The same applies to the recycling of high-frequency language. This is not an artificial constraint but a deliberate attempt to prioritise depth over breadth. Spontaneous speech does not emerge from having seen lots of language once; it emerges from having processed a smaller amount of useful language (usually very high-frequency) repeatedly and successfully. Research on formulaic language and skill acquisition consistently shows that fluent speech relies heavily on automatised chunks rather than novel sentence construction under pressure (e.g. Levelt, 1989; DeKeyser, 2007; Wray, 2002).
What is often labelled “artificial” is, in fact, what makes spontaneity possible later on. By reducing cognitive load early — through familiar structures and predictable language — learners are freed to focus on meaning when speaking becomes less constrained. Without this foundation, so-called spontaneous speaking tasks frequently result in avoidance, silence, or reliance on memorised scripts.
From this perspective, constrained (or guided) speaking is not the opposite of authentic communication; it is the preparation for it. Spontaneity is not something we demand at the outset — it is something that emerges once learners have the linguistic resources to support it.
And contrary to the cognitively-demanding and anxiety-inducing alternative, confidence grows gradually from repeated success and from not being pushed into the deep end.
Fluency emerges. It isn’t forced
One of the most satisfying outcomes of shifting to EPI has been how fluency develops without me explicitly chasing it.
When learners have heard the same structures many times, processed them for meaning, and retrieved them in low-stakes speaking contexts, speech becomes faster and smoother almost as a by-product.
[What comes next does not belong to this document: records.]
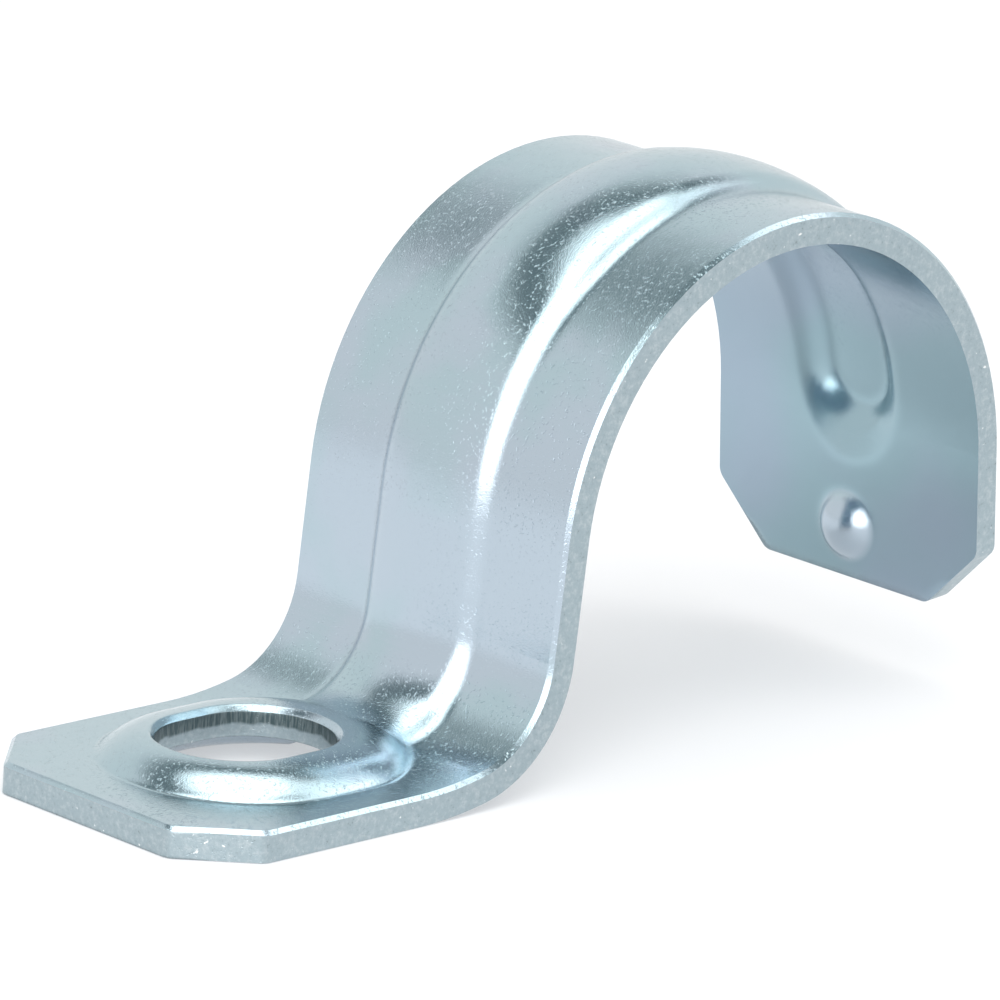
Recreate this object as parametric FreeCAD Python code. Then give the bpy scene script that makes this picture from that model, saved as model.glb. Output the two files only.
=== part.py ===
import FreeCAD, Part
import math
import os

# One-hole conduit strap, pressed from a single strip of zinc-plated steel. Lengths in mm, angles in degrees.
# +X runs from the foot to the free tip, +Y along the conduit, +Z away from the mounting surface.
# The origin is on the conduit's axis, halfway along the strap's width.

# Conduit and strip
conduit_diameter = 33.4      # 1 inch rigid steel conduit
seat_clearance = 0.3         # radial, between the conduit and the arch before the screw is tightened
sheet_thickness = 1.9
strap_width = 22.0
edge_break = 0.25            # bevel that the shear leaves round the outer face
corner_round = 1.0

# Bent shape, seen along the conduit
axis_height = 14.1           # conduit's axis above the underside of the foot
foot_reach = 45.9            # conduit's axis to the end of the foot
leg_lean = 4.2               # foot-side leg, out of upright
tip_splay = 5.2              # free leg, out of upright
tip_height = 5.0             # end of the free leg above the underside of the foot
bend_radius = 6.4            # concave side of the bend between foot and leg
lead_radius = 25.5           # gentle curve between the foot's flat and that bend
lead_angle = 11.5

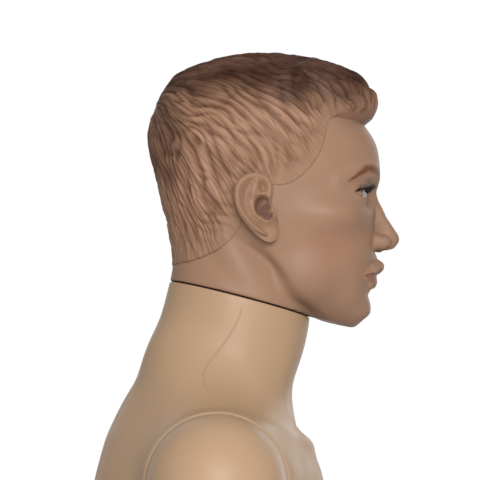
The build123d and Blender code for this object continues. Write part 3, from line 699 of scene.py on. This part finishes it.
# ---------------------------------------------------------------- eyes and lashes
def make_eyeball(name, sign):
    """Polished eyeball with a slightly raised clear front over the iris."""
    bpy.ops.object.select_all(action="DESELECT")
    bpy.ops.mesh.primitive_uv_sphere_add(segments=64, ring_count=40, radius=EYE_RADIUS * MM)
    ball = bpy.context.object
    ball.name = ball.data.name = name
    co = np.zeros(len(ball.data.vertices) * 3)
    ball.data.vertices.foreach_get("co", co)
    co = co.reshape(-1, 3)
    co = np.stack([co[:, 0], -co[:, 2], co[:, 1]], -1)     # the pole looks forward
    unit = co / np.linalg.norm(co, axis=1, keepdims=True)
    off = np.degrees(np.arccos(np.clip(-unit[:, 1], -1, 1)))
    co = unit * MM * (EYE_RADIUS + 0.35 * ramp(31 - off, 0, 22)[:, None])
    point_paint(ball, "off_axis", off / 90)
    co += (sign * EYE[0] * MM, EYE[1] * MM, ARM_AXIS + EYE[2] * MM)
    ball.data.vertices.foreach_set("co", co.astype(np.float32).ravel())
    ball.data.shade_smooth()
    face_out(ball)
    return ball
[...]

Fluency is built before it is displayed.
The Guinness approach
EPI doesn’t make students speak less. It makes them speak better and with far more confidence.
By practising patience and giving modelling and comprehension the time they deserve, and by resisting the urge to rush into output, speaking can become more accurate, more fluent, and more inclusive.
With speaking, like Guinness, good things come to those who wait.